The cost of trades would increase dramatically if monthly publishing was discontinued.

As it stands, the big problem the market has is lack of accessibility, since comic shops are too out-of-the-way for most people (though this wasn't entirely an industry choice; newstands and the like were a constantly shrinking market through the 1970s, because the comics weren't expensive enough for retailers to want to sell them; shops were as much a replacement for that market).

The next big thing in terms of format will be web distribution, which is still in its infancy, but things like the iPad are probably indicative of where things will go over the next ten years.
 
As it stands, the big problem the market has is lack of accessibility, since comic shops are too out-of-the-way for most people (though this wasn't entirely an industry choice; newstands and the like were a constantly shrinking market through the 1970s, because the comics weren't expensive enough for retailers to want to sell them; shops were as much a replacement for that market).

Agreed, although the sheer number of book stores has not shielded the publishing industry as a whole from what looks like temrinal decline.
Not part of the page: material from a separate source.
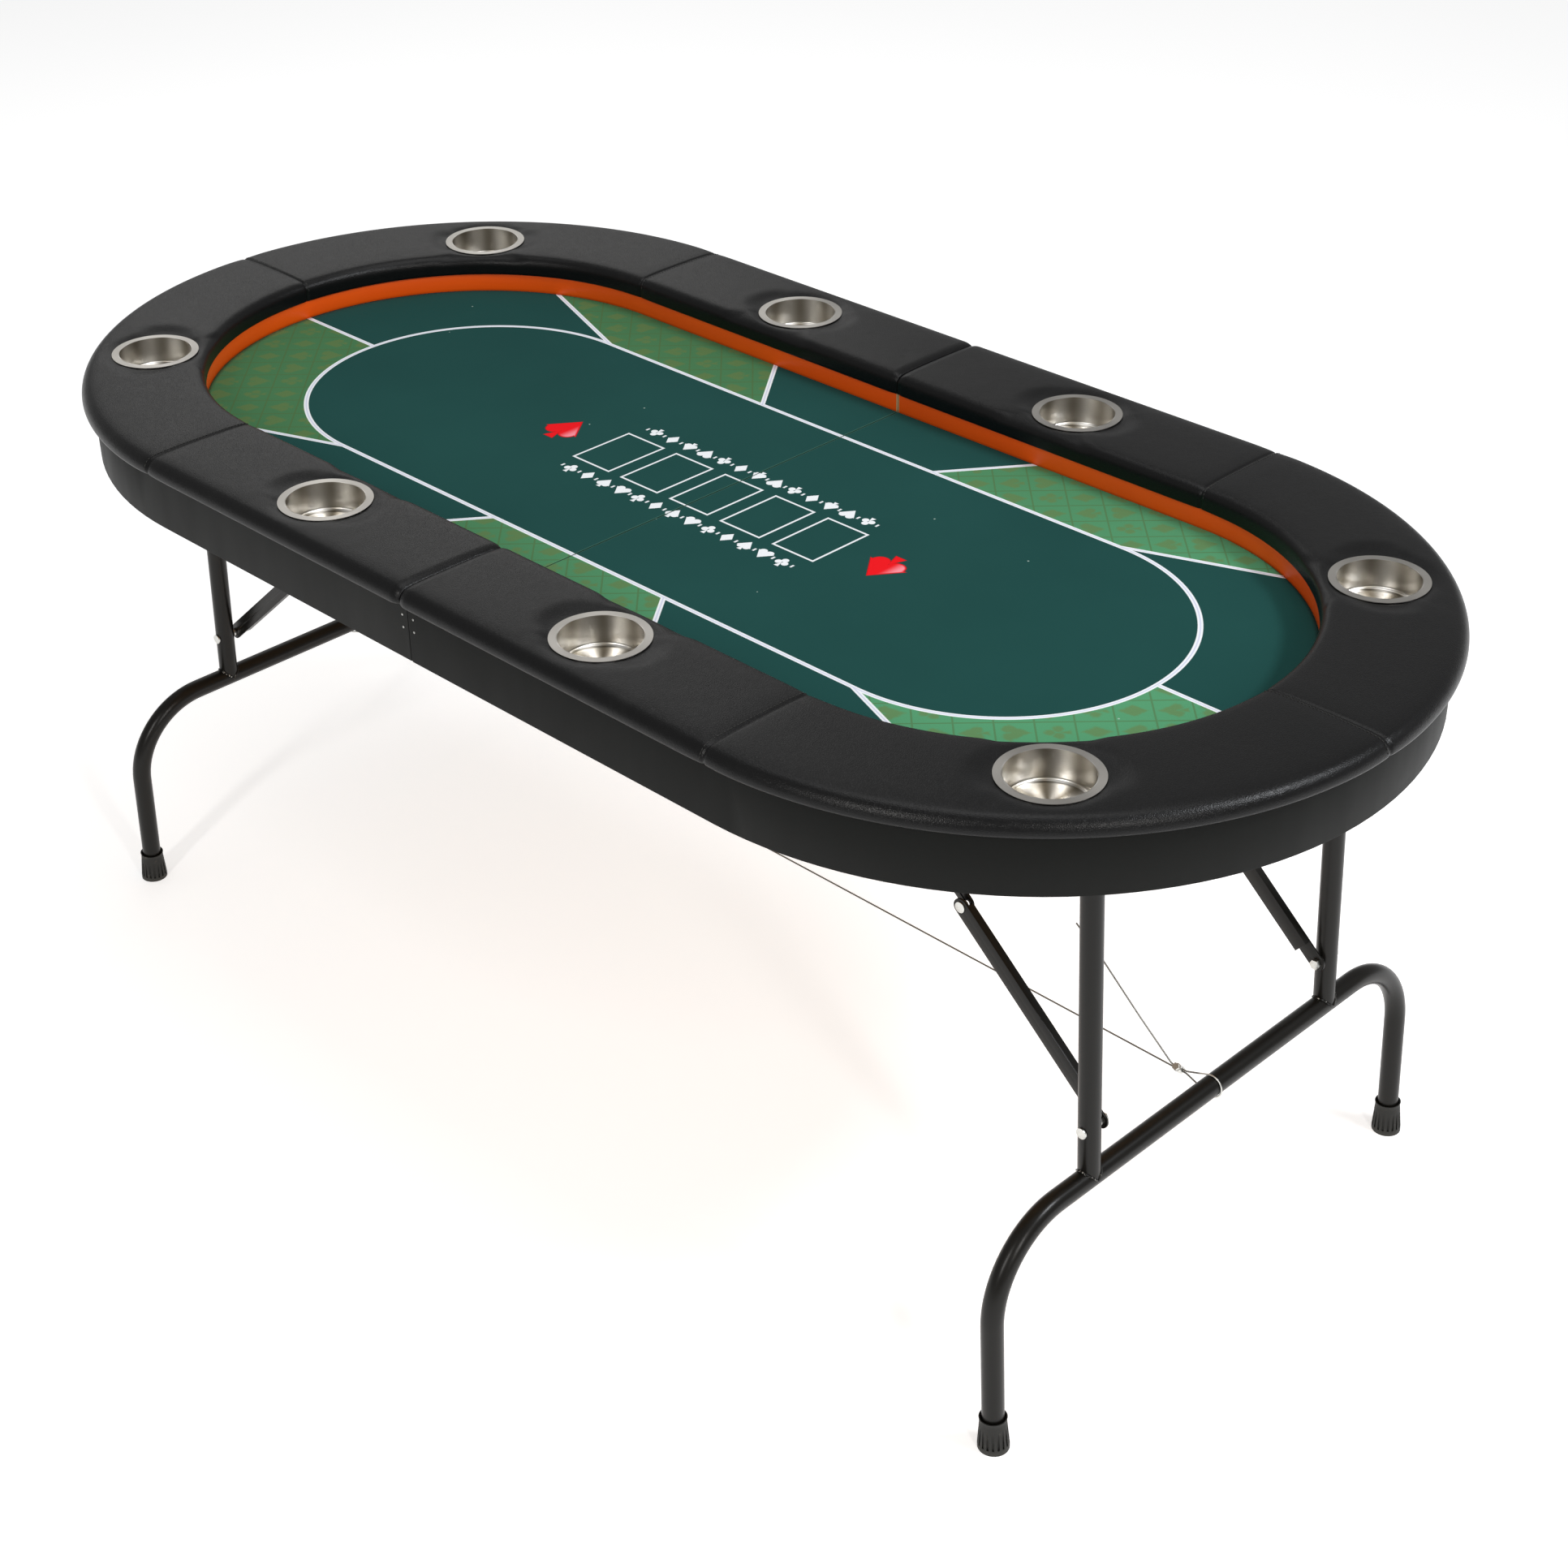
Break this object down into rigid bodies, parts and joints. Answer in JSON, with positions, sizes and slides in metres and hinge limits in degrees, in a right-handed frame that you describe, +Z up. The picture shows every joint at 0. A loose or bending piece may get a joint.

If nobody reads - if nobody reads anything - it won't matter where the product can be found.

For comics, I'd link the market accessibility problem to the further problem of "too many title." It's easy, in my tiny town, to find issues of Amazing Spider-man and the Siege prelude. Siege itself? Not so much. New Avengers? Nope. The casual reader who's picked up a copy of Asm then finds that there's three more things he needs to read to know what's going on, and those things can only be found in the nearest comic shop - for me, that's a three hour drive. Reduce the number of titles and you have a better chance of getting core books into corner shops.
 
I think the biggest problem is editors with delusions of grandeur. Individual writers should have more freedom to tell their stories without having to tailor their work to the "next big event" (read: civil war or brand new day).
 
The event/crossover thing is getting to be a bit excessive. And it seems like we're sliding back into the exclusive/cover variant nonsense again this decade.